September 14, 2012

Transitions

So there. I'm finally done with my transition from my beloved Wordpress to good old Blogger. I imported all my blog posts from Happy Murals and published it here in my new Blogger blog, Davao Mommy. I'm happier with the new blog title. It suits me. The thing with this new name is that I'll always be from Davao, though I'd certainly be in more places, and I'll always be a mommy. Plus, I don't feel pressured to have to write happy thoughts all the time. Haha!
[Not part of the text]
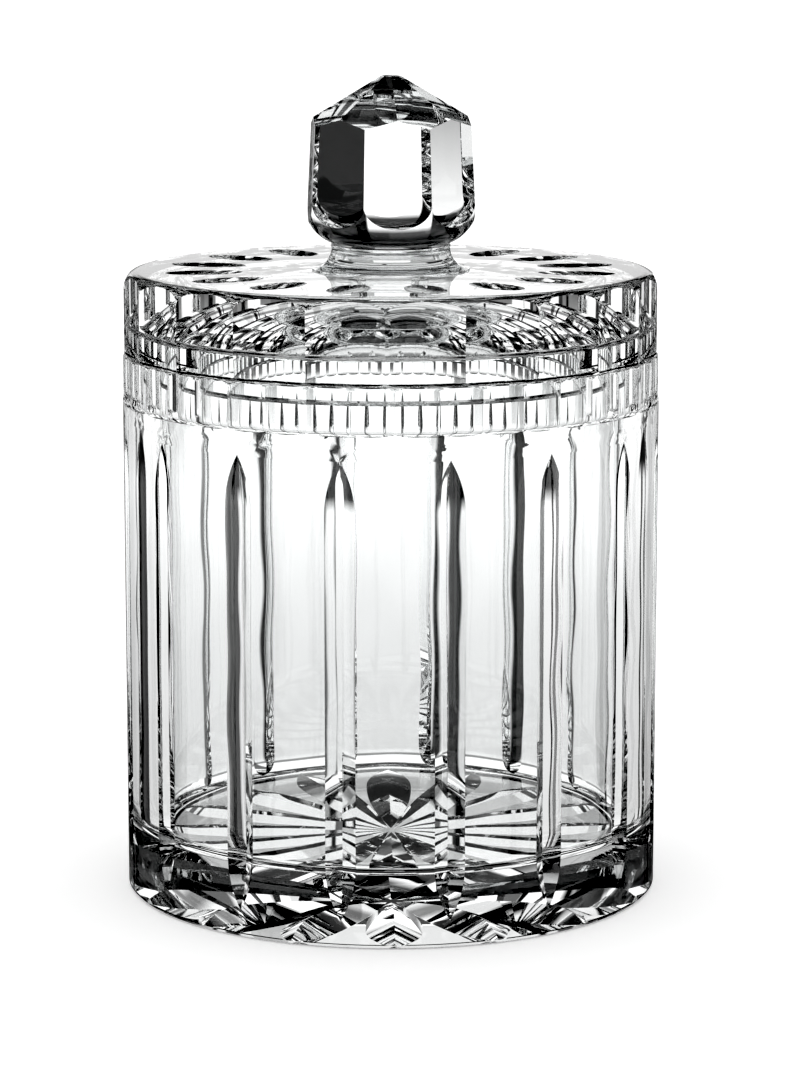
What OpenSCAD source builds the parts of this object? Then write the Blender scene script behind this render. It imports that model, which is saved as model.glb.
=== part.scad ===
// Powder jar in cut crystal: a thick straight-sided jar, a lift-off lid and a faceted knob.
// Millimetres. The origin is the centre of the base, +Z up, and -Y is the front.

/* [Jar] */
// Outer diameter of the jar
jar_d = 100; // [96:1:110]
// Height of the jar without its lid
jar_h = 101; // [90:1:130]
// Thickness of the side wall
wall = 6; // [5:0.5:7]
// Thickness of the solid base
base_h = 12; // [9:0.5:16]
// Radius between the inside wall and the inside floor
floor_fillet = 3; // [2:0.5:5]
// Radius of the outer edge of the rim
rim_round = 1; // [0.6:0.1:1.4]
// Chamfer round the foot
foot_chamfer = 0.6; // [0.3:0.1:1]

/* [Long mitre cuts] */
// Number of long upright cuts round the jar
cut_count = 16; // [8:2:16]
// Depth of each long cut
cut_depth = 2; // [1.4:0.1:2.6]
// Full angle between the two faces of a cut
cut_angle = 110; // [100:2:120]
// Height of the lower tip above the foot
cut_low = 5; // [3:0.5:8]
// Distance of the upper tip below the rim
cut_top_gap = 13; // [11:0.5:20]
// Radius of the wheel that runs out at both tips
cut_wheel_r = 25; // [20:1:40]

/* [Rim flutes] */
// Number of hollow flutes side by side round the rim
flute_count = 40; // [32:1:44]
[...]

Anyway, this post is not really about my transition from one platform to another. This is about transitions, in general. I was inspired to write this post when I reviewed an essay earlier. It was written by a student who was undergoing divorce. She didn't want the divorce to happen and she tried to look her best during the signing of papers, hoping that her husband would change his mind somehow. She wore what used to be her husband's favorite dress, but it didn't make him change his mind. It was so sad. I was almost in tears, if it weren't for her out-of-place quotation marks.

I was suddenly reminded of the transitions I have to undergo. These transitions are pretty hard, too, but I hope I never had to go through what my student had to. J is about to start a new job in PGMC, and while it's a very good thing, we certainly would be communicating less. I also realized Y is turning 6 months in less than two weeks. Pretty soon, he won't be a baby anymore, but an active toddler. Before I know it, he would have his own life.

On the other hand, he is still a very young baby now, about to get his last round of pneumococcal and rotavirus immunizations -- did I spell them right? Hurray to the final hole-burning of my pocket!